For a cross-check, Birss J looked to the “aggregate royalty burden”, in which the aggregate royalty attributable to a standard under all SEPs is computed and then allocated to the SEP holder in suit. To do this, Birss J looked at public statements made by Ericsson and other SEP holders as to what they thought the aggregate royalty burden should be and then multiplied this by a factor representing Unwired Planet’s share of the relevant SEPs. In doing this he used a variety of counting and filtering methodologies proposed by the parties’ experts, one of which aimed to assess the likely essentiality of the patents in the asserted portfolio.

The judge also noted a number of other provisions that should be included in any FRAND license in this case, including:

1. a release for back damages on the basis that royalties were paid at the contract rate for the past period;
2. basing the royalty on the defined net selling price of defined end user equipment or infrastructure equipment;
3. applying the royalty rate applicable in the country in which the licensed product was sold; royalties being payable on sale.

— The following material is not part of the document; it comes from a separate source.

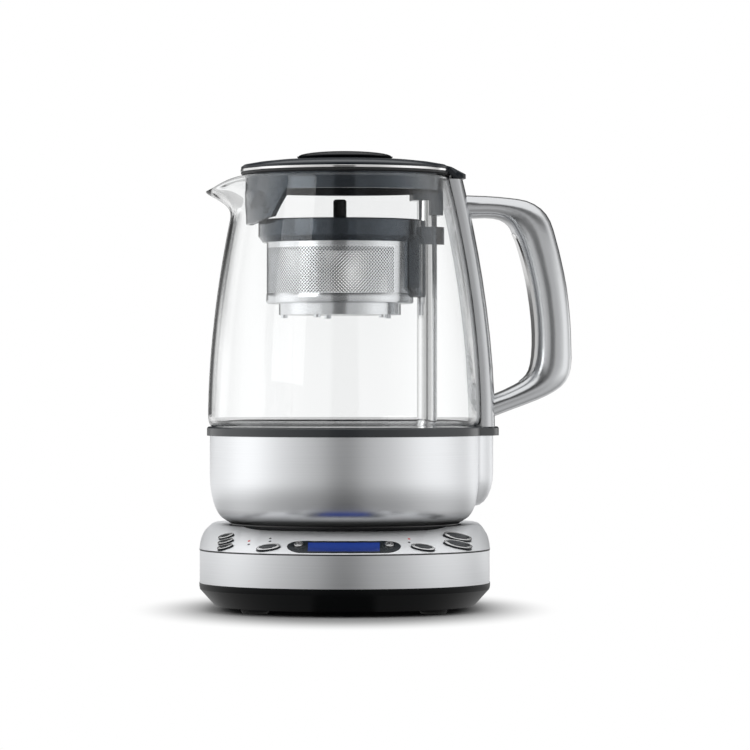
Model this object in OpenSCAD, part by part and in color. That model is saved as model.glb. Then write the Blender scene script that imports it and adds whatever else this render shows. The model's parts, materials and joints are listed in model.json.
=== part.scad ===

If imposed by the court, the terms of the license would be public. However, such a license should not include a clause providing for exclusive jurisdiction seeking to oust the jurisdiction of other courts that might otherwise have jurisdiction over any dispute relating to the license.



As with the recent U.S. Ninth Circuit Court of Appeals decision in FTC v. Qualcomm, and recent decisions in Germany, this decision again shows the courts concerns that originators of technical advances that come to be used widely by others should be entitled to obtain a proper reward for their contributions.